Now, if a and b have shape (20,), then np.vstack([a,b]) has shape (2, 20):

In [66]: np.vstack([a,b]).shape
Out[66]: (2, 20)

You can think of np.vstack([a, b]) as a 2x20 matrix with the values of a on the first row, and the values of b on the second row.

Since A has shape (2,2), we can perform the matrix multiplication

m = np.dot(A, np.vstack([a,b]))

to arrive at an array of shape (2, 20). The first row of m contains the x' values, the second row contains the y' values.
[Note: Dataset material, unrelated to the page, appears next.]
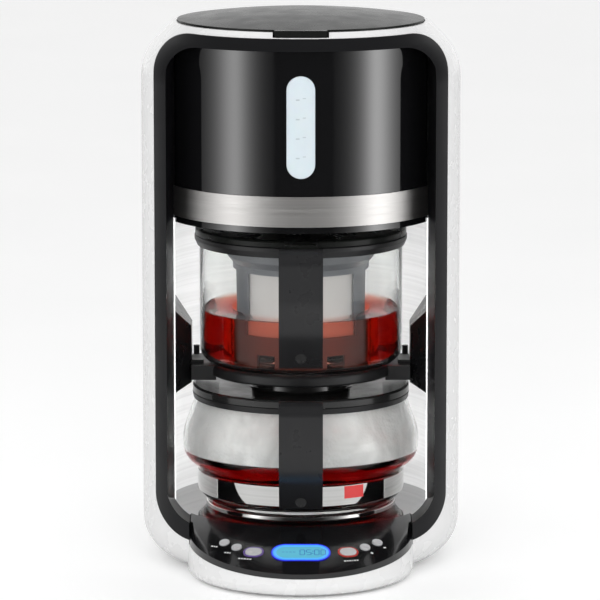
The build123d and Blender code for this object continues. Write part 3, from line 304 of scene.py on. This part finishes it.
def make_finishes(colours):
    """All finishes of the tea maker, by name."""
    white, dark = tuple(colours.housing), tuple(colours.handle_black)
    gloss, frame_dark = tuple(colours.gloss_black), tuple(colours.frame_black)
    MADE.update({
        "pearl": moulded("pearl_white_shell", white, 0.25, 0.29, 0.00001, 700, 0.5, 0.06, vary=0.006),
        "frame": moulded("moulded_black_frame", frame_dark, 0.30, 0.40, 0.00003, 1100, level=0.12),
        "gloss": moulded("piano_black", gloss, 0.05, 0.10, 0.00001, 40, 0.6, 0.02),
        "panel": moulded("panel_black", shade(gloss, 1.3), 0.10, 0.16, 0.00001, 60, 0.4, 0.04),
        "lid": moulded("lid_dark", (0.010, 0.011, 0.010, 1), 0.24, 0.32, 0.00001, 60, level=0.12),
        "jug_lid": moulded("jug_lid_black", (0.014, 0.014, 0.014, 1), 0.14, 0.22, 0.00001, 60),
        "satin": moulded("satin_black", shade(dark, 0.7), 0.34, 0.46, 0.00004, 1500, level=0.35),
        "handle": moulded("handle_black", shade(dark, 1.0), 0.26, 0.34, 0.00003, 1500, level=0.35),
        "cheek": moulded("cheek_black", shade(dark, 0.5), 0.24, 0.34, 0.00003, 1100, level=0.4),
        "band": metal("brushed_band", (0.46, 0.45, 0.44), 0.28, 0.42, (3, 3, 2600), 1.0, 0.00002, 0.6),
        # Painted reflection: the polished steel bay wall gets the near-white of the studio it mirrors as its
        # own colour
        "liner": metal("bay_wall_painted_reflection", (0.95, 0.95, 0.95), 0.30, 0.38, (5, 5, 700), 1.0, 0.00001),
        "chrome": metal("polished_band", (0.63, 0.63, 0.62), 0.03, 0.07, (4, 4, 900), 1.0, 0.000005),
        "steel": metal("plain_steel", (0.62, 0.61, 0.60), 0.25, 0.40, (900, 900, 900), 1.0, 0.00002),
        "aluminium": metal("bare_aluminium", (0.75, 0.76, 0.77), 0.30, 0.45, (600, 600, 40), 1.0, 0.00003),
        "frosted": moulded("frosted_window", (0.70, 0.72, 0.75, 1), 0.40, 0.55, 0.00003, 1400, 0.1),
        "plate": moulded("coated_plate", (0.02, 0.018, 0.018, 1), 0.18, 0.26, 0.00003, 1800),
        "silver": moulded("silver_button", (0.52, 0.52, 0.53, 1), 0.22, 0.32, 0.00002, 1600, 0.4),
        "purple": moulded("purple_ring", (0.16, 0.10, 0.34, 1), 0.20, 0.30, 0.00002, 900, 0.5),
        "red": moulded("red_ring", (0.50, 0.05, 0.04, 1), 0.20, 0.30, 0.00002, 900, 0.5),
        "rubber": moulded("foot_rubber", (0.02, 0.02, 0.02, 1), 0.65, 0.8, 0.0001, 1200),
        "hose": moulded("silicone_hose", (0.62, 0.60, 0.56, 1), 0.40, 0.5, 0.00003, 700),
        "board": moulded("green_board", (0.01, 0.10, 0.04, 1), 0.35, 0.5, 0.00003, 600),
        "tank": moulded("grey_tank", (0.45, 0.48, 0.50, 1), 0.2, 0.3, 0.00003, 300, 0.2),
        "strainer": moulded("smoky_strainer", (0.22, 0.23, 0.25, 1), 0.28, 0.4, 0.00003, 700, 0.2),
        "gauze": woven_mesh("steel_gauze"),
        "seal": moulded("seal_silicone", (0.40, 0.40, 0.38, 1), 0.45, 0.6, 0.00003, 700),
        "marks": moulded("printed_marks", (0.78, 0.78, 0.78, 1), 0.4, 0.5, 0.00001, 900),
        "grey_marks": moulded("etched_marks", (0.50, 0.52, 0.55, 1), 0.5, 0.6, 0.00001, 900),
        "red_mark": moulded("red_mark", (0.75, 0.03, 0.03, 1), 0.3, 0.4, 0.00001, 900, 0.3),
        "glass": clear("clear_glass", (0.97, 0.985, 0.975, 1), 1.25, 0.0),
        "mist": wet_glass("misted_glass"),
        "tea": tea_finish("brewed_tea", tuple(colours.tea)),
        "jug_tea": tea_finish("brewed_tea_in_jug", (0.89, 0.10, 0.12, 1)),
        "display": lit_display("lit_display", tuple(colours.display), display_middle()),
        "digits": glowing("display_digits", (0.02, 0.12, 0.42, 1), 0.15),
    })
    # The bay wall's low metallic keeps its painted white reflection in the base colour
    for name, setting, value in (("liner", "Metallic", 0.15), ("strainer", "Transmission Weight", 0.35),
                                 ("frosted", "Subsurface Weight", 0.2)):
        MADE[name].node_tree.nodes["Principled BSDF"].inputs[setting].default_value = value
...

NumPy also has a matrix subclass of ndarray (a special kind of NumPy array) which has convenient syntax for doing matrix multiplication with 2D arrays. If we define A to be a matrix (rather than a plain ndarray which is what np.array(...) creates), then matrix multiplication can be done with the * operator.

I show both ways (with A being a plain ndarray and A2 being a matrix) below:

import numpy as np

A = np.array([[1.,1.],[1.,1.]])
A2 = np.matrix([[1.,1.],[1.,1.]])
a = np.random.random(20)
b = np.random.random(20)
c = np.vstack([a,b])

m = np.dot(A, c)
m2 = A2 * c

assert np.allclose(m, m2)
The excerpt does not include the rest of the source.